Singapore has a highly developed and open economy. The country, which has the highest gross domestic product (GDP) per capita in Southeast Asia, is also well-known for its corruption-free environment. The main drivers of the growth of the Singaporean economy include the manufacturing, finance and insurance sectors (Ministry of Trade and Industry 2017). The Singapore population is highly educated and tech-savvy, with a literacy rate of 97.0 per cent amongst residents aged 15 years and above (Department of Statistics Singapore n.d.), and 84 per cent of the population are internet users in 2016 (IMDA 2018). The Singapore government has encouraged Singaporean businesses to venture into overseas markets by taking advantage of new opportunities in the digital economy and build strong capabilities in innovation and enterprise (Budget 2017). These conditions make Singapore a conducive environment for the growth and development of e-commerce.
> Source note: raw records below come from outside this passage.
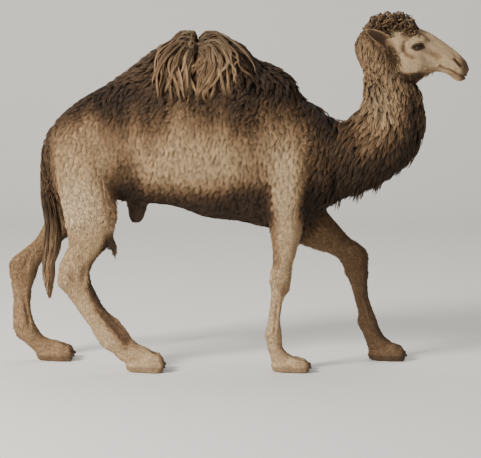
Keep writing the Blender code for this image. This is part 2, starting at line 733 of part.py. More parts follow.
# ---------------------------------------------------------------- the whole animal
def build():
    clear_scene()
    fawn = (0.520, 0.372, 0.220)
    wool = (0.180, 0.108, 0.058)
    pale = (0.640, 0.500, 0.330)
    horn = (0.130, 0.105, 0.085)
    body = make_body(material("coat_trunk", fawn, 0.85))
    body.name = "trunk"
    nodes = [body]

    nails = []
    for name, (rows, side) in LEGS.items():
        middle, instep = FEET[name]
        for toe, word in ((-1, "a"), (1, "b")):
            label = f"nail_{name}_{word}"
            look = material(label, horn, 0.45)
            nails.append(make_nail(label, middle, side, toe, instep, look))
    eyes = [
        make_eye("eye_right", RIGHT, material("eye_right", (0.020, 0.012, 0.008), 0.08)),
        make_eye("eye_left", LEFT, material("eye_left", (0.020, 0.012, 0.008), 0.08)),
    ]
    for piece in nails + eyes:
        larger = grown(piece, GAP)
        cut(body, larger)
        remove(larger)
    nodes += nails + eyes

    worn = [
        make_mop(material("hump_mop", (0.230, 0.140, 0.075), 0.9)),
        make_cap(material("hair_cap", (0.200, 0.122, 0.066), 0.9)),
        make_ear("ear_right", RIGHT, material("ear_right", (0.330, 0.215, 0.120), 0.85)),
        make_ear("ear_left", LEFT, material("ear_left", (0.330, 0.215, 0.120), 0.85)),
        make_tail(material("tail", (0.400, 0.275, 0.155), 0.85)),
        make_sheath(material("sheath", (0.280, 0.190, 0.115), 0.85)),
        make_chest_pad(material("chest_pad", horn, 0.7)),
    ]
    taken = grown(body, GAP)
    for piece in worn:
        cut(piece, taken)
        keep_largest(piece)
    remove(taken)
    cap, ears = worn[1], worn[2:4]
    for ear in ears:
        larger = grown(ear, GAP)
        cut(cap, larger)
        keep_largest(cap)
        remove(larger)
    nodes += worn

    head = carve(body, "head", block("head_block", HEAD_CUT, -OUTSIDE, OUTSIDE))
    jaw = carve(head, "lower_jaw", block("jaw_block", JAW_CUT, -OUTSIDE, OUTSIDE))
    neck = carve(body, "neck_lower", block("neck_block", NECK_CUT, -OUTSIDE, OUTSIDE))
    nape = carve(neck, "neck_upper", block("nape_block", NAPE_CUT, -OUTSIDE, OUTSIDE))
    hump = carve(body, "hump", block("hump_block", HUMP_CUT, -OUTSIDE, OUTSIDE))
    looks = [(head, pale), (jaw, pale), (neck, wool), (nape, fawn), (hump, wool)]
    for name, side, rise, outline in LIMB_CUTS:
        limb = carve(body, name, limb_block(name, side, rise, outline))
        looks.append((limb, pale if side == RIGHT else fawn))
    tail = worn[4]
    below = [(-1.5, TASSEL_TOP), (-0.9, TASSEL_TOP), (-0.9, 0.2), (-1.5, 0.2)]
    tassel = carve(tail, "tail_tassel", block("tassel_block", below, -OUTSIDE, OUTSIDE))
    looks.append((tassel, (0.090, 0.055, 0.032)))
    for piece, colour in looks:
        piece.data.materials.clear()
        piece.data.materials.append(material(piece.name, colour, 0.85))
        nodes.append(piece)
    centre(nodes)


def centre(nodes):
    """Moves the meshes so that the middle of the underside of the whole is the origin."""
    corners = np.array([v.co for node in nodes for v in node.data.vertices])
    low, high = corners.min(axis=0), corners.max(axis=0)
    shift = Matrix.Translation((-(low[0] + high[0]) / 2, -(low[1] + high[1]) / 2, -low[2]))
    for node in set(nodes):
        node.data.transform(shift)


build()
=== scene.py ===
# %% [markdown]
# # A dromedary in its winter coat
#
# A solid model of a camel bull already says where each part of the animal is, and how far
# the tips of its coat reach. This notebook dresses it: one skin without a seam, a coat of
# solid tufts and locks that follow the lie of the hair, eyes with lids and lashes, and nails.

# %% The frame
import json
import math

import bmesh
import bpy
import numpy as np
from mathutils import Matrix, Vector
from mathutils.bvhtree import BVHTree
from mathutils.kdtree import KDTree

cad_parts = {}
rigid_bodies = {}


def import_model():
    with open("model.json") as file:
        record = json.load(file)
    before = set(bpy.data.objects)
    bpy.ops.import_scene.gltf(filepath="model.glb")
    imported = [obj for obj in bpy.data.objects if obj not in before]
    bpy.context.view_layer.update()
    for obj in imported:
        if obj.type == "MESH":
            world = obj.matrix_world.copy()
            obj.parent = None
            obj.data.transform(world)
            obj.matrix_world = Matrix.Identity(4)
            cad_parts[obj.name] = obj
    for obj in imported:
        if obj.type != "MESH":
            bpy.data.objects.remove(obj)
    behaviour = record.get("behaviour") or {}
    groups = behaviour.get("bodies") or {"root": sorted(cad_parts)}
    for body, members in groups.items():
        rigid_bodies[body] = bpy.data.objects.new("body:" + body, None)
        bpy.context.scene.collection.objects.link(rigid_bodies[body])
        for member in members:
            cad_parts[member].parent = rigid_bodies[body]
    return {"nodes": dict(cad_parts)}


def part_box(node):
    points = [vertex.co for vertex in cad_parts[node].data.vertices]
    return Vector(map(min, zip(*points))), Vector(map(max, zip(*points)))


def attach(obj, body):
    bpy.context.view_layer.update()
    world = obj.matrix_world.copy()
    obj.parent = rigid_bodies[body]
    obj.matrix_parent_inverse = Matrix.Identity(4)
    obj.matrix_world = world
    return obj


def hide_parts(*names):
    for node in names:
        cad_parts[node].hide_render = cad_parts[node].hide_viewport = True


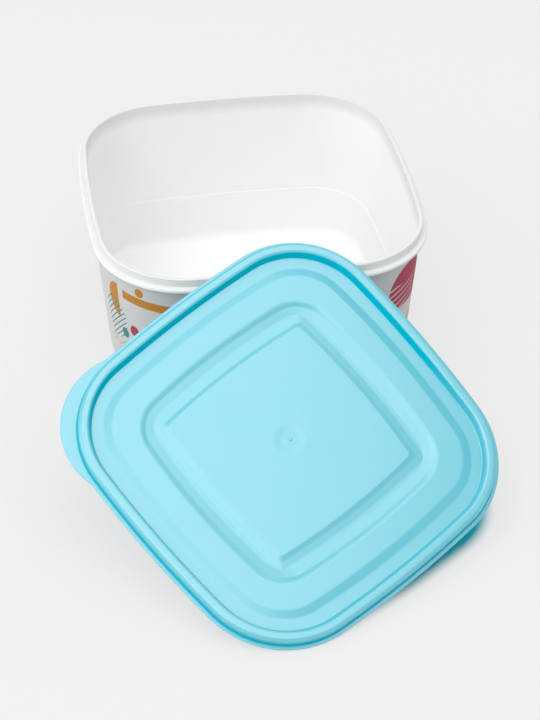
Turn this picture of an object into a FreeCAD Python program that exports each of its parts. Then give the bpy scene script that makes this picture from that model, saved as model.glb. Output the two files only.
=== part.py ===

This chapter provides an analysis of the current state of e-commerce in Singapore from a number of perspectives. The outline of this chapter is as follows. After defining e-commerce in Section 2, the state of e-commerce infrastructure is discussed in Section 3. The size of Singapore's e-commerce is examined in Section 4. The evolution of e-commerce in terms of the major players in the industry is discussed in Section 5. Government policies, as well as the laws and regulations governing e-commerce in the country, are covered in Sections 6 and 7, respectively. Competition law and policy-related issues are discussed in Section 8. Factors that can impede and restrict the opportunities for e-commerce growth in Singapore are discussed in Section 9. Finally, Section 10 concludes by presenting policy recommendations for the further development of e-commerce in Singapore.

Defining E-commerce

E-commerce refers to the sale and purchase of goods and services over the internet and includes ancillary activities which support such transactions. E-commerce transactions can take place between businesses and consumers (B2C), between businesses (B2B) or between the government and businesses (G2B); between consumers (C2C) whereby consumers buy and sell directly to each other through platforms such as eBay; as well as between the government and citizens via the offering of e-Government services.